Coming Attractions

Next Wednesday I’m moderating a session (online webinar) for NACSA about the role of charter school authorizers in the larger education reform conversation. Register through that link. Guests include John Deasy from LA and Jonah Edelman from SFC.  And next Thursday, Progressive Policy Institute event in Washington about scaling high-performing charter schools. Register through that link.  PPI has an interesting new paper coming on the issue (and here’s a link to a Bellwether analysis of one network published this week).  I’m on the panel along with Bryan Hassel, Eva Moskowitz,  and Brooks Garber.

And tomorrow, if you’re at the TFA mob scene Summit, I’m moderating a session about getting things done in a complicated political environment with former DC Mayor Fenty, former Baltimore Mayor Schmoke, Steve Barr, State Senator Mike Johnston from Colorado, and Andres Alonso, superintendent in Baltimore.  Stop in if you’re around.

2 Replies to “Coming Attractions”

  1. Jonah Edelman gave a great presentation at the AspenIdeas Festival 2 weeks ago.
    http://aifestival.org/session/if-it-can-happen-there-it-can-happen-anywhere-transformational-education-legislation#
    In the video, he explains how he, with the support of Chicago Mayor Rahm Emanuel and Arne Duncan’s senior advisor Jo Anderson (former Executive Director of the IEA) out foxed the CTU, the IFT and the IEA’s Ken Swanson and Audrey Soglin into agreeing to Senate Bill 7.

    He believes it is a model for doing to schools and teachers in other states what they did in Wisconsin, without the mess.

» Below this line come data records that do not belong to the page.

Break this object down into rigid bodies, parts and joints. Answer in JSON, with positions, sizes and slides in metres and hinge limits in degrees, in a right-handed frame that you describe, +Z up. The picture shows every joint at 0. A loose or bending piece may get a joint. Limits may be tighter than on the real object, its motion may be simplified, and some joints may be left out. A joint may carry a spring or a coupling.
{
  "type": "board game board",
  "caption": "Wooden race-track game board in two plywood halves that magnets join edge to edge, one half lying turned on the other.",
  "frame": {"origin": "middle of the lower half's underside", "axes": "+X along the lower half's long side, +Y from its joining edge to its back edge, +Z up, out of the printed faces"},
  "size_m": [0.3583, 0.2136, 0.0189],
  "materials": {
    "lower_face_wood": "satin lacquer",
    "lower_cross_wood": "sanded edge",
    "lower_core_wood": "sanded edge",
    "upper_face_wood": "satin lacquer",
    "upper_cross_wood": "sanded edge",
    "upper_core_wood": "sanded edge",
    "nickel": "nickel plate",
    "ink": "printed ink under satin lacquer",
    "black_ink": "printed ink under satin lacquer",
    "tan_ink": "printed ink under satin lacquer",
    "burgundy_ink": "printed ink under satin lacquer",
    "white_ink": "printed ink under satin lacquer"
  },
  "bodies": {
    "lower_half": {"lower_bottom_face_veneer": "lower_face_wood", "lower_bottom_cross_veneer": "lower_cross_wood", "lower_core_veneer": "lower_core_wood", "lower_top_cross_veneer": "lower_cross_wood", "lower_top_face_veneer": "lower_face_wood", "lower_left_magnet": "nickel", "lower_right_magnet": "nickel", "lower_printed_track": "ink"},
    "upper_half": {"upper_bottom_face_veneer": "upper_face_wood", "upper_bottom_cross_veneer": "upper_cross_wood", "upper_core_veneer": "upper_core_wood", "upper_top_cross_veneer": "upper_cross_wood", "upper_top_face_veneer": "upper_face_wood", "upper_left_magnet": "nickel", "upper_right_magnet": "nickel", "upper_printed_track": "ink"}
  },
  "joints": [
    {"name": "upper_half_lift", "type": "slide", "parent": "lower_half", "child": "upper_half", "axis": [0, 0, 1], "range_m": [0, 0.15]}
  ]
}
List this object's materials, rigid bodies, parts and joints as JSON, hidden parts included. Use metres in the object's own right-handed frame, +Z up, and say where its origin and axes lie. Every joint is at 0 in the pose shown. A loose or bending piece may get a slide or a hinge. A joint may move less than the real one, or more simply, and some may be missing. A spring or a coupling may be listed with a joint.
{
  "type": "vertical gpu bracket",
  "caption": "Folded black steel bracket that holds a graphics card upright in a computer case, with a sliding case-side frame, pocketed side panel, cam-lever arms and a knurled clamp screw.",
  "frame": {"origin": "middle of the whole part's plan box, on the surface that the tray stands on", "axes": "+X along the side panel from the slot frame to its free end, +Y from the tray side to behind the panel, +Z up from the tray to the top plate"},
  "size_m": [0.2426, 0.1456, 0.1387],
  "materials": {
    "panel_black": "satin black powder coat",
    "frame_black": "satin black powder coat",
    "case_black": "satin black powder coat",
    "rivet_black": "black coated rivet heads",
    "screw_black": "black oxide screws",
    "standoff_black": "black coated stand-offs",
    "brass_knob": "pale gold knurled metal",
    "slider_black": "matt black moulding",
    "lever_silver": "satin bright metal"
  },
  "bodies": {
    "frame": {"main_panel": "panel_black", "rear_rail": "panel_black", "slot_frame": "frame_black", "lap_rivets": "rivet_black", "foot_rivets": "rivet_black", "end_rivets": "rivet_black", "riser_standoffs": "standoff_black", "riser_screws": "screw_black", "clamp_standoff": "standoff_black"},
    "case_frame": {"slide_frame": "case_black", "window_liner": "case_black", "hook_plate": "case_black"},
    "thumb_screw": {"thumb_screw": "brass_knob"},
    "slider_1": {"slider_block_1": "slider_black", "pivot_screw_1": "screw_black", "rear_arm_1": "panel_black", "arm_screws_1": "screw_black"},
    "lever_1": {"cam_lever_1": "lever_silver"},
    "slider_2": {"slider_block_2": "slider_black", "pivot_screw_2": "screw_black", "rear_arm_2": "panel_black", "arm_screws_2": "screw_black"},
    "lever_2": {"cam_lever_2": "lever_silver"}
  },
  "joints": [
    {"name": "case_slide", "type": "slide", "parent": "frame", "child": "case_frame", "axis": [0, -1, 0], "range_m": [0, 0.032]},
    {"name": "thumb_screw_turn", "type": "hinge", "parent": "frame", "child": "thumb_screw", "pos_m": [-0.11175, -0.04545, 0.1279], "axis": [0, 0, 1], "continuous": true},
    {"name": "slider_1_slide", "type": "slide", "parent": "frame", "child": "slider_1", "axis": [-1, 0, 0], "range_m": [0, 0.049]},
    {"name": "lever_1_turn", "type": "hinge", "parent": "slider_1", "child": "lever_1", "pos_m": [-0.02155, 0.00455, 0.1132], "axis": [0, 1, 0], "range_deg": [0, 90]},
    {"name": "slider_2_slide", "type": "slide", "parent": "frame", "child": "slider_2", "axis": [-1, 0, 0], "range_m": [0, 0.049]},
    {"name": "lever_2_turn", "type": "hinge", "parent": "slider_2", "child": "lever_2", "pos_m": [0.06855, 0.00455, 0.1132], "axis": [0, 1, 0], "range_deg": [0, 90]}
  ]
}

    He believes the catalyst was the IEA’s cave on the Race to the Top grant.

    He says their ability to raise $3 million dollars from the Chicago corporate community allowed them to “jam it down their throats.”

    When they met in the lame duck session following their electoral victories, Edelman says that the IEA and the IFT were willing to discuss all the issues they would not discuss just six months earlier. In fact, he says they “gave away” in the first minutes of negotiation what it took the entire struggle in Colorado to accomplish, where they eventually removed collective bargaining.

    Edelman says the cave-in was led by the IEA. “It has a history of pragmatism,” he says.

    Edelman says that when the “collaboration” was done that led to victory, he speculates that Audrey Soglin “was happy,” implying her position was always closer to their’s anyway. He had expected the collaboration to fall apart over the Chicago strike issue, was ready to mobilize his supporters and spend millions on ads. But he was pleasantly surprised when the IEA agreed to everything right away.

    Edelman says that the failure of the CTU was that they allowed Edelman to get SFC to split them from the IEA.

    The requirement for a 75% vote to strike (which the IEA pushed) meant, according to Edeleman, “in effect they wouldn’t have the ability to strike.”

    “We got to decide all the fine print.”